Well. I had some hard drive and RAM failures. And by some, I mean a lot.
First, some context. See my previous post on my Homelab for what the system was before this month. It hadn't had too many changes in the last few years. The only big change was adding Glass to split the workload that Storm was doing, and moving most of my websites from Google Cloud to Storm.
But, over the last few months:
- Gallon had its RAM fail, and two separate hard drive failures.
- Storm had a hard drive fail.
- I ran out of space on Gallon.
So I put some investment into fixing things.
Rope and Glass have no changes in this update. Lets walk through how the other three servers have changed.
Gallon & Brook
The first failure was a RAM failure on Gallon. It had a 16GB single RAM stick in it. Thankfully I had the original 4GB stick that the QNAP came with, so I was able to swap that in and get the server back up and running. I then ordered a new 16GB stick, and put that in.

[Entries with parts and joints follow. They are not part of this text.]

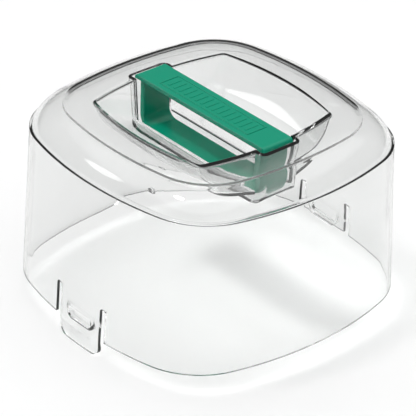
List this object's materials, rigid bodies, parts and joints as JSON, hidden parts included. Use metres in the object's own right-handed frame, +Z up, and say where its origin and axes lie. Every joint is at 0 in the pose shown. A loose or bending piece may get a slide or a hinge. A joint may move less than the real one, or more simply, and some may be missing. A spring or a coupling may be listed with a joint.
{
  "type": "food cover hood",
  "caption": "Clear rounded-square cover hood with a green carry handle let into a finger well in its top and two sprung tongues at its rim.",
  "frame": {"origin": "middle of the footprint, at the height of the front tongue's tip; the hood's rim is 13 mm higher", "axes": "+X along the handle bar, -Y towards the long front tongue, +Z up"},
  "size_m": [0.21, 0.211, 0.1358],
  "materials": {
    "clear_plastic": "polished clear injection-moulded plastic",
    "green_plastic": "satin moulded plastic"
  },
  "bodies": {
    "hood": {"hood": "clear_plastic", "carry_handle": "green_plastic"},
    "front_tongue": {"front_tongue": "clear_plastic"},
    "rear_tongue": {"rear_tongue": "clear_plastic"}
  },
  "joints": [
    {"name": "front_tongue_flex", "type": "hinge", "parent": "hood", "child": "front_tongue", "pos_m": [0, -0.10337, 0.0356], "axis": [-1, 0, 0], "range_deg": [0, 8], "stiffness_Nm_per_rad": 7.6},
    {"name": "rear_tongue_flex", "type": "hinge", "parent": "hood", "child": "rear_tongue", "pos_m": [0, 0.10337, 0.0356], "axis": [1, 0, 0], "range_deg": [0, 6], "stiffness_Nm_per_rad": 12.2}
  ]
}
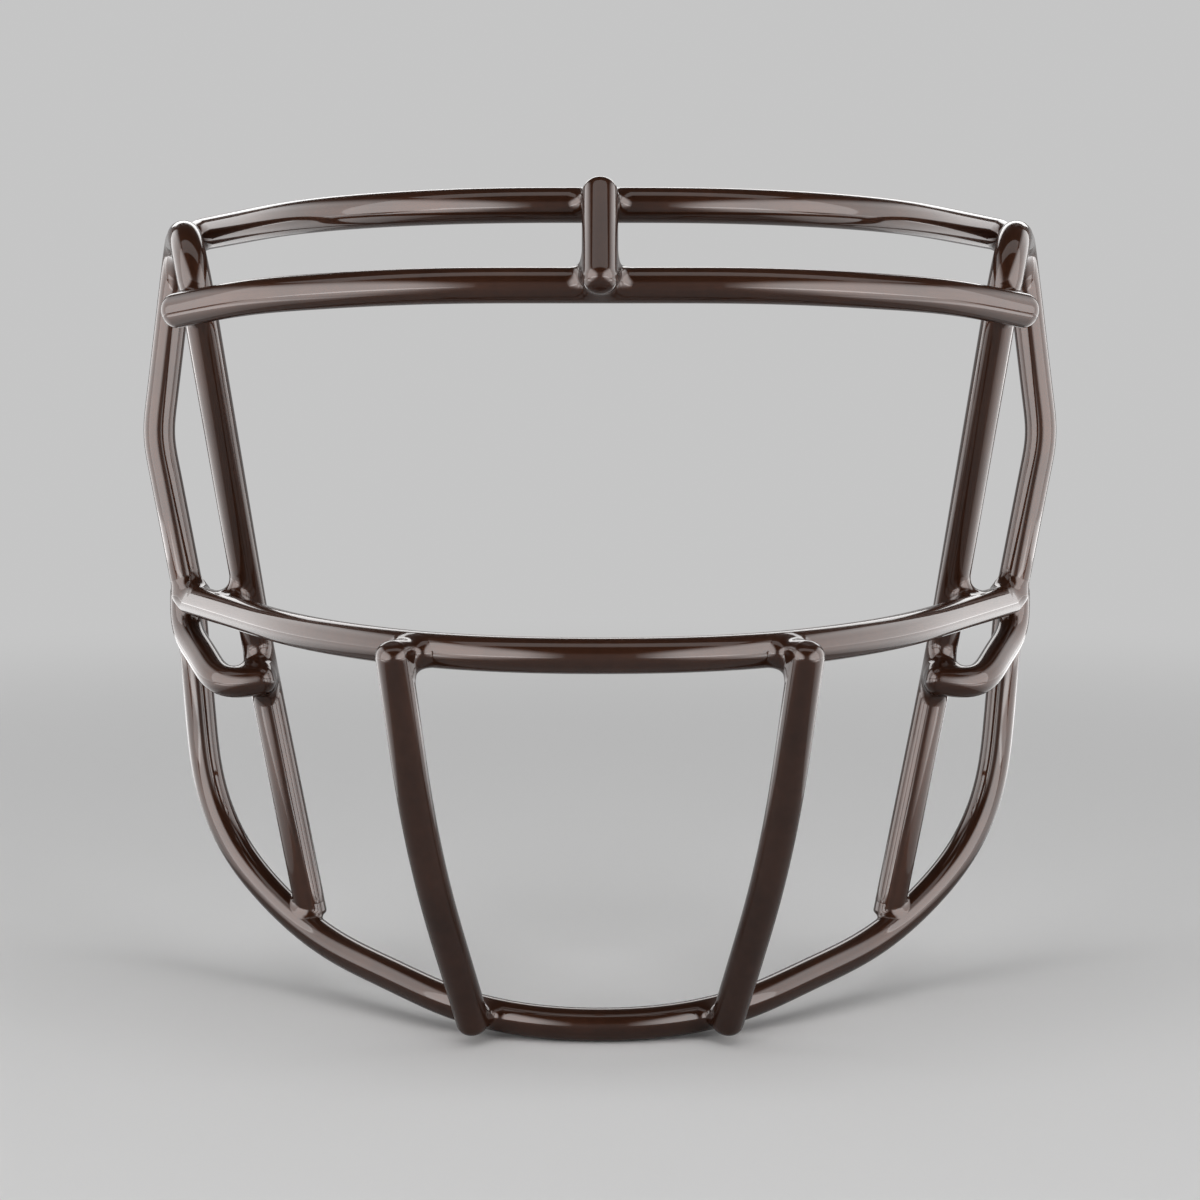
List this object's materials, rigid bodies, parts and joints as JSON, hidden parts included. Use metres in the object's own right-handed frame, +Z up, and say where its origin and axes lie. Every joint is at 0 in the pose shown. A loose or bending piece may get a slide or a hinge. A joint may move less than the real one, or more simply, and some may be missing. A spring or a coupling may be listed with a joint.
{
  "type": "football helmet facemask",
  "caption": "Welded round-wire face guard for a football helmet: brow, mouth and jaw bars, side hoops, chin uprights and clip loops under a thick glossy brown coating.",
  "frame": {"origin": "middle of the footprint, on the surface that the mask stands on", "axes": "+X across the face to the right-hand side of a viewer who faces the mask, +Y from the front of the mask to its rear, where the helmet is, +Z up"},
  "size_m": [0.22, 0.1142, 0.1937],
  "materials": {
    "gloss_coating": "gloss"
  },
  "bodies": {
    "root": {"top_brow_bar": "gloss_coating", "lower_brow_bar": "gloss_coating", "centre_post": "gloss_coating", "mid_bar": "gloss_coating", "jaw_bar": "gloss_coating", "side_hoop_right": "gloss_coating", "side_hoop_left": "gloss_coating", "clip_loop_right": "gloss_coating", "clip_loop_left": "gloss_coating", "chin_upright_right": "gloss_coating", "chin_upright_left": "gloss_coating", "post_top_weld": "gloss_coating", "post_foot_weld": "gloss_coating", "crown_welds": "gloss_coating", "brow_end_welds": "gloss_coating", "upright_mid_welds": "gloss_coating", "cheek_welds": "gloss_coating", "loop_hook_welds": "gloss_coating", "upright_foot_welds": "gloss_coating", "chin_top_welds": "gloss_coating", "chin_foot_welds": "gloss_coating"}
  },
  "joints": []
}
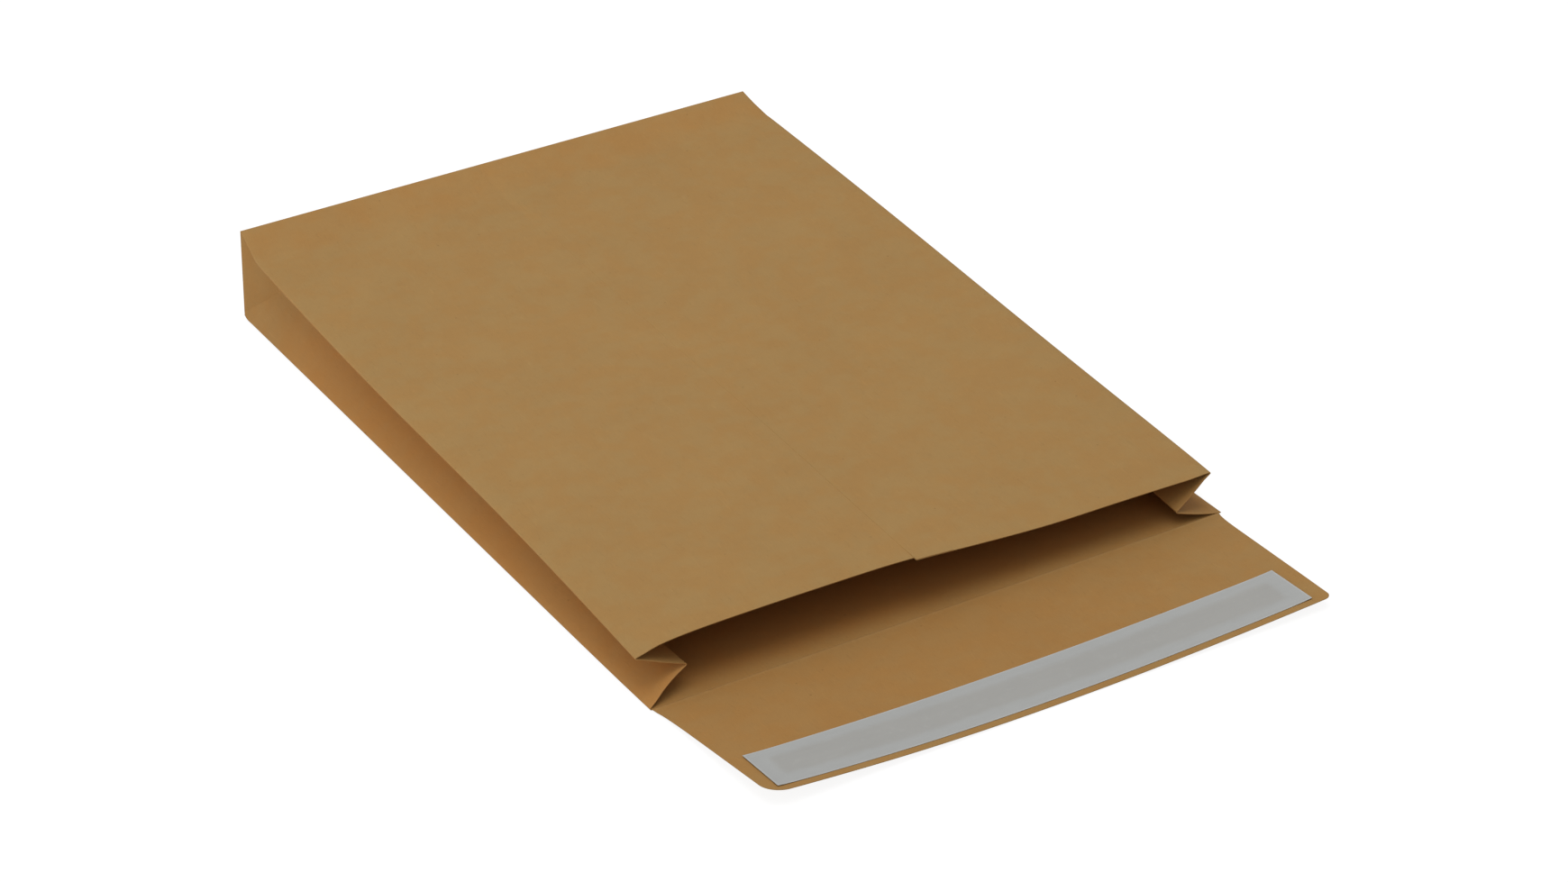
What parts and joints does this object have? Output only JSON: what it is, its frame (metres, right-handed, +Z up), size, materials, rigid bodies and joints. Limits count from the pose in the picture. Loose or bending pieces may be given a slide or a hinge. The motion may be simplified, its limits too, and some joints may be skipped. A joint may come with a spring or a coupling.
{
  "type": "gusseted mailing envelope",
  "caption": "Kraft paper mailing envelope with side gussets, a square block bottom and a long open flap with a covered adhesive strip.",
  "frame": {"origin": "centre of the bottom of the bounding box, on the surface that the envelope lies on", "axes": "+Y from the open flap towards the closed end, +Z up, +X to the right along the mouth"},
  "size_m": [0.254, 0.462, 0.0413],
  "materials": {
    "kraft_paper": "uncoated, matt",
    "adhesive": "tacky film, slightly glossy",
    "release_paper": "siliconed, satin"
  },
  "bodies": {
    "root": {"folded_sheet": "kraft_paper", "adhesive_strip": "adhesive", "release_liner": "release_paper"}
  },
  "joints": []
}
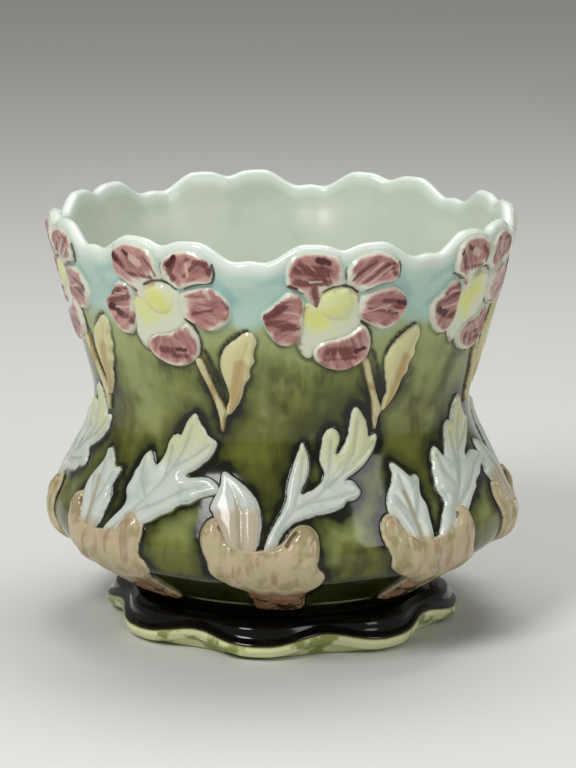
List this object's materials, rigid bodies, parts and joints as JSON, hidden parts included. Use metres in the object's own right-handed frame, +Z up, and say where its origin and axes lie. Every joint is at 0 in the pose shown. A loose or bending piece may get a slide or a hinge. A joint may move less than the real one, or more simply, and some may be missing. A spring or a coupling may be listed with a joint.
{
  "type": "jardiniere on stand",
  "caption": "Glazed pottery jardiniere with a waisted bowl, scalloped rim and floral relief, standing loose in a low scalloped dish stand.",
  "frame": {"origin": "centre of the stand's underside, on the surface it stands on", "axes": "+Z up along the axis of both pieces, -Y towards the front of the picture, +X to its right"},
  "size_m": [0.186, 0.186, 0.1638],
  "materials": {
    "green_glaze": "glossy mottled green glaze, aqua under the rim",
    "dark_glaze": "glossy black-brown glaze with a cream lip",
    "petal_glaze": "glossy mauve-brown glaze with pale edges",
    "yellow_glaze": "glossy pale yellow glaze",
    "tan_glaze": "glossy cream-tan glaze",
    "cream_glaze": "glossy yellow-cream glaze",
    "white_leaf_glaze": "glossy bluish white glaze",
    "pink_tan_glaze": "glossy pink-tan glaze"
  },
  "bodies": {
    "stand": {"stand": "dark_glaze"},
    "pot": {"pot": "green_glaze", "flower_petals_1": "petal_glaze", "flower_petals_2": "petal_glaze", "flower_petals_3": "petal_glaze", "flower_petals_4": "petal_glaze", "flower_petals_5": "petal_glaze", "flower_petals_6": "petal_glaze", "flower_petals_7": "petal_glaze", "flower_petals_8": "petal_glaze", "flower_centre_1": "yellow_glaze", "flower_centre_2": "yellow_glaze", "flower_centre_3": "yellow_glaze", "flower_centre_4": "yellow_glaze", "flower_centre_5": "yellow_glaze", "flower_centre_6": "yellow_glaze", "flower_centre_7": "yellow_glaze", "flower_centre_8": "yellow_glaze", "flower_stem_1": "tan_glaze", "flower_stem_2": "tan_glaze", "flower_stem_3": "tan_glaze", "flower_stem_4": "tan_glaze", "flower_stem_5": "tan_glaze", "flower_stem_6": "tan_glaze", "flower_stem_7": "tan_glaze", "flower_stem_8": "tan_glaze", "bud_leaf_1": "cream_glaze", "bud_leaf_2": "cream_glaze", "bud_leaf_3": "cream_glaze", "bud_leaf_4": "cream_glaze", "bud_leaf_5": "cream_glaze", "bud_leaf_6": "cream_glaze", "bud_leaf_7": "cream_glaze", "bud_leaf_8": "cream_glaze", "broad_leaf_1": "white_leaf_glaze", "broad_leaf_2": "white_leaf_glaze", "broad_leaf_3": "white_leaf_glaze", "broad_leaf_4": "white_leaf_glaze", "broad_leaf_5": "white_leaf_glaze", "broad_leaf_6": "white_leaf_glaze", "broad_leaf_7": "white_leaf_glaze", "broad_leaf_8": "white_leaf_glaze", "lobed_leaf_1": "white_leaf_glaze", "lobed_leaf_2": "white_leaf_glaze", "lobed_leaf_3": "white_leaf_glaze", "lobed_leaf_4": "white_leaf_glaze", "lobed_leaf_5": "white_leaf_glaze", "lobed_leaf_6": "white_leaf_glaze", "lobed_leaf_7": "white_leaf_glaze", "lobed_leaf_8": "white_leaf_glaze", "base_tuft_1": "pink_tan_glaze", "base_tuft_2": "pink_tan_glaze", "base_tuft_3": "pink_tan_glaze", "base_tuft_4": "pink_tan_glaze", "base_tuft_5": "pink_tan_glaze", "base_tuft_6": "pink_tan_glaze", "base_tuft_7": "pink_tan_glaze", "base_tuft_8": "pink_tan_glaze"}
  },
  "joints": [
    {"name": "pot_lift", "type": "slide", "parent": "stand", "child": "pot", "axis": [0, 0, 1], "range_m": [0, 0.06]}
  ]
}
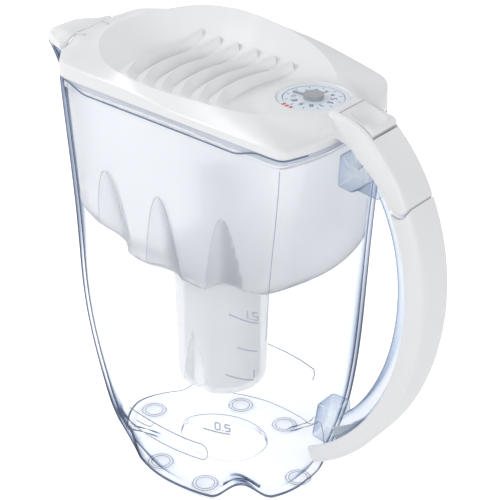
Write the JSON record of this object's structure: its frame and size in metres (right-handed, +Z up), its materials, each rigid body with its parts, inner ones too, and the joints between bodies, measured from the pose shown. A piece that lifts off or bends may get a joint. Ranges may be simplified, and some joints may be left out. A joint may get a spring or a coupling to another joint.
{
  "type": "water filter pitcher",
  "caption": "Clear water filter pitcher with a white flip lid, spout flap, thumb lever, date dial, drop-in funnel and filter cartridge.",
  "frame": {"origin": "under the middle of the overall length, at table level", "axes": "+X from the spout to the handle, +Y to the lid's high side, +Z up"},
  "size_m": [0.273, 0.1282, 0.2685],
  "materials": {
    "clear_plastic": "clear, faint blue tint, polished",
    "white_plastic": "white satin",
    "frosted_plastic": "translucent white, frosted",
    "cartridge_plastic": "translucent white",
    "dial_plastic": "pale blue-white",
    "grey_plastic": "mid grey",
    "seal_rubber": "soft grey",
    "media": "dark granules",
    "pin_steel": "plain"
  },
  "bodies": {
    "jug": {"jug_body": "clear_plastic", "foot_pads": "clear_plastic", "handle_core": "clear_plastic", "handle_cover": "white_plastic", "lid_hinge_pin": "pin_steel", "funnel": "frosted_plastic", "cartridge_housing": "cartridge_plastic", "cartridge_cap": "cartridge_plastic", "cartridge_grip": "cartridge_plastic", "cartridge_seal": "seal_rubber", "cartridge_screen": "cartridge_plastic", "filter_media": "media"},
    "lid": {"lid": "white_plastic", "calendar_tray": "dial_plastic", "calendar_axle": "grey_plastic", "lever_pin": "pin_steel", "lever_spring": "pin_steel"},
    "dial": {"calendar_dial": "dial_plastic", "calendar_knob": "grey_plastic"},
    "flap": {"spout_flap": "white_plastic"},
    "lever": {"thumb_lever": "white_plastic"}
  },
  "joints": [
    {"name": "lid_hinge", "type": "hinge", "parent": "jug", "child": "lid", "pos_m": [0.1183, 0, 0.20737], "axis": [0, 1, 0], "range_deg": [0, 55]},
    {"name": "flap_hinge", "type": "hinge", "parent": "lid", "child": "flap", "pos_m": [-0.10216, 0, 0.2473], "axis": [0, 1, 0], "range_deg": [0, 45]},
    {"name": "dial_turn", "type": "hinge", "parent": "lid", "child": "dial", "pos_m": [0.05534, 0, 0.2465], "axis": [0, 0, 1], "continuous": true},
    {"name": "lever_press", "type": "hinge", "parent": "lid", "child": "lever", "pos_m": [0.08834, 0, 0.23998], "axis": [0, 1, 0], "range_deg": [0, 8], "stiffness_Nm_per_rad": 0.3, "springref_deg": -2.86, "deforming": ["lever_spring"]}
  ]
}
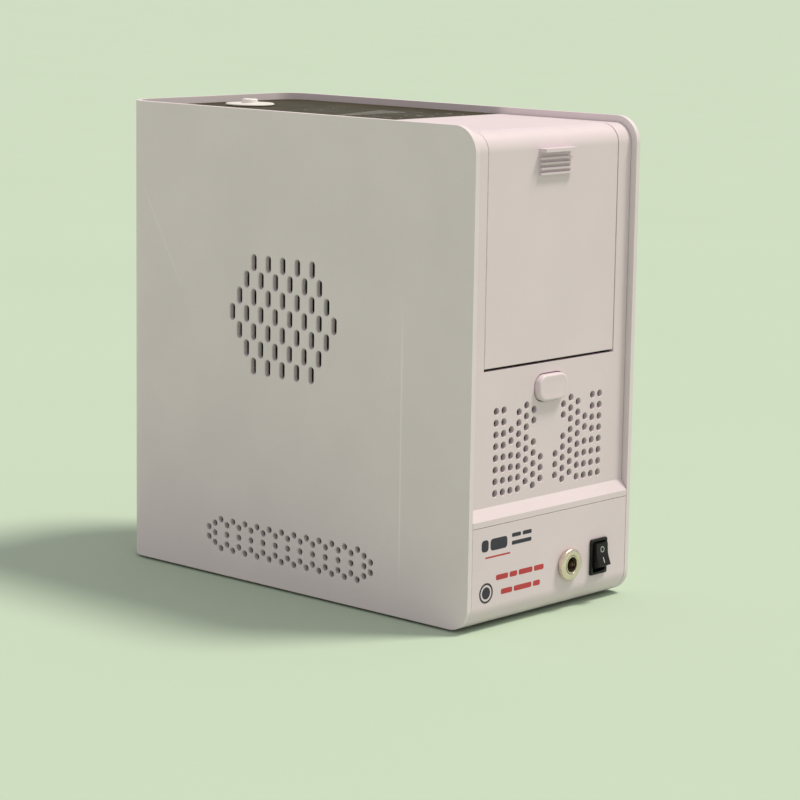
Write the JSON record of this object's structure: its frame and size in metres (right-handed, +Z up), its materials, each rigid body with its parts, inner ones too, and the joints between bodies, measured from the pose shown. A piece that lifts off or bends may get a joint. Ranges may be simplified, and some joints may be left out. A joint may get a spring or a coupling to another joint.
{
  "type": "anesthesia machine",
  "caption": "Tall box-shaped tabletop anesthesia machine with vented sides, a drop-down front door, a grille, a push button, a power inlet and switch, and a dark touch panel on top.",
  "frame": {"origin": "centre of the object's box in X and Y, at the level that the feet stand on", "axes": "+X to the right of someone facing the front, +Y from the front to the rear, +Z up"},
  "size_m": [0.142, 0.305, 0.2775],
  "materials": {
    "shell": "fine moulded grain, satin",
    "fascia": "smooth satin moulding",
    "touch_glass": "dark gloss overlay",
    "cap": "satin",
    "rubber": "matte",
    "black_plastic": "satin",
    "nickel": "dull nickel plate",
    "steel": "machined",
    "aluminium": "machined",
    "grey_plastic": "satin",
    "clear_plastic": "clear",
    "granules": "chalky",
    "circuit_board": "solder mask",
    "copper": "enamelled winding wire",
    "hose": "silicone rubber"
  },
  "bodies": {
    "housing": {"outer_shell": "shell", "base_plate": "fascia", "chin_panel": "fascia", "front_fascia": "fascia", "top_deck": "fascia", "touch_panel": "touch_glass", "foot_front_left": "rubber", "foot_front_right": "rubber", "foot_rear_left": "rubber", "foot_rear_right": "rubber", "base_screw_front_left": "steel", "base_screw_front_right": "steel", "base_screw_rear_left": "steel", "base_screw_rear_right": "steel", "hinge_pin_left": "steel", "hinge_pin_right": "steel", "strike_plate": "steel", "bay_liner": "grey_plastic", "canister_cup": "clear_plastic", "canister_granules": "granules", "canister_gasket": "rubber", "canister_lid": "grey_plastic", "flush_valve": "aluminium", "button_spring": "steel", "inlet_ring": "nickel", "inlet_barrel": "nickel", "inlet_insulator": "black_plastic", "inlet_pin": "nickel", "switch_body": "black_plastic", "filler_neck": "grey_plastic", "vaporizer_tank": "aluminium", "vaporizer_wick": "granules", "vaporizer_block": "aluminium", "oxygen_inlet": "nickel", "oxygen_inlet_nut": "steel", "fresh_gas_outlet": "aluminium", "fresh_gas_outlet_nut": "steel", "scavenging_outlet": "aluminium", "scavenging_outlet_nut": "steel", "pump_motor": "steel", "pump_head": "grey_plastic", "pump_cradle": "rubber", "gas_manifold": "aluminium", "solenoid_valve": "steel", "solenoid_coil": "copper", "hose_oxygen": "hose", "hose_fresh_gas": "hose", "hose_pump": "hose", "fan_frame": "black_plastic", "loudspeaker": "black_plastic", "main_board": "circuit_board", "power_board": "circuit_board", "touch_board": "circuit_board"},
    "door": {"door": "fascia", "door_magnet": "steel"},
    "push_button": {"push_button": "cap"},
    "power_rocker": {"switch_rocker": "black_plastic"},
    "filler_cap": {"filler_cap": "cap", "cap_seal": "rubber"},
    "fan_impeller": {"fan_impeller": "black_plastic"}
  },
  "joints": [
    {"name": "door_hinge", "type": "hinge", "parent": "housing", "child": "door", "pos_m": [0, -0.14022, 0.1474], "axis": [1, 0, 0], "range_deg": [0, 90]},
    {"name": "button_press", "type": "slide", "parent": "housing", "child": "push_button", "axis": [0, 1, 0], "range_m": [0, 0.0025], "stiffness_N_per_m": 400, "springref_m": -0.004, "deforming": ["button_spring"]},
    {"name": "rocker_tilt", "type": "hinge", "parent": "housing", "child": "power_rocker", "pos_m": [0.042, -0.14342, 0.0271], "axis": [1, 0, 0], "range_deg": [0, 24]},
    {"name": "cap_lift", "type": "slide", "parent": "housing", "child": "filler_cap", "axis": [0, 0, 1], "range_m": [0, 0.015]},
    {"name": "fan_spin", "type": "hinge", "parent": "housing", "child": "fan_impeller", "pos_m": [-0.0603, -0.00212, 0.1597], "axis": [1, 0, 0], "continuous": true}
  ]
}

As for the drive failure, that was less easy. I did a stupid thing when I setup Gallon. I put a 2TB SSD in slot 0, and used it for the OS. That part was fine, but I also included it in the storage pool, which was the issue. For QNAP, that means that the storage pool has two vdisks:
- A single 2TB SSD
- 11 20TB HDD in Raid 5
If one drive fails in #2, it doesn't matter. I put in a new drive, rebuild the raid, and everything is copasetic. If the SSD drive fails, the whole storage pool is gone.
So, of course, the SSD failed.
Talking to QNAP support was helpful, but it was pretty clear that because I did this configuration poorly (aka completely wrong), I was basically fucked.
Support helped me get the system into Read Only mode, but basically said backup the data as fast as possible, as the SSD could completely fail at any time, and there's no way to rebuild or replace that SSD without deleting everything.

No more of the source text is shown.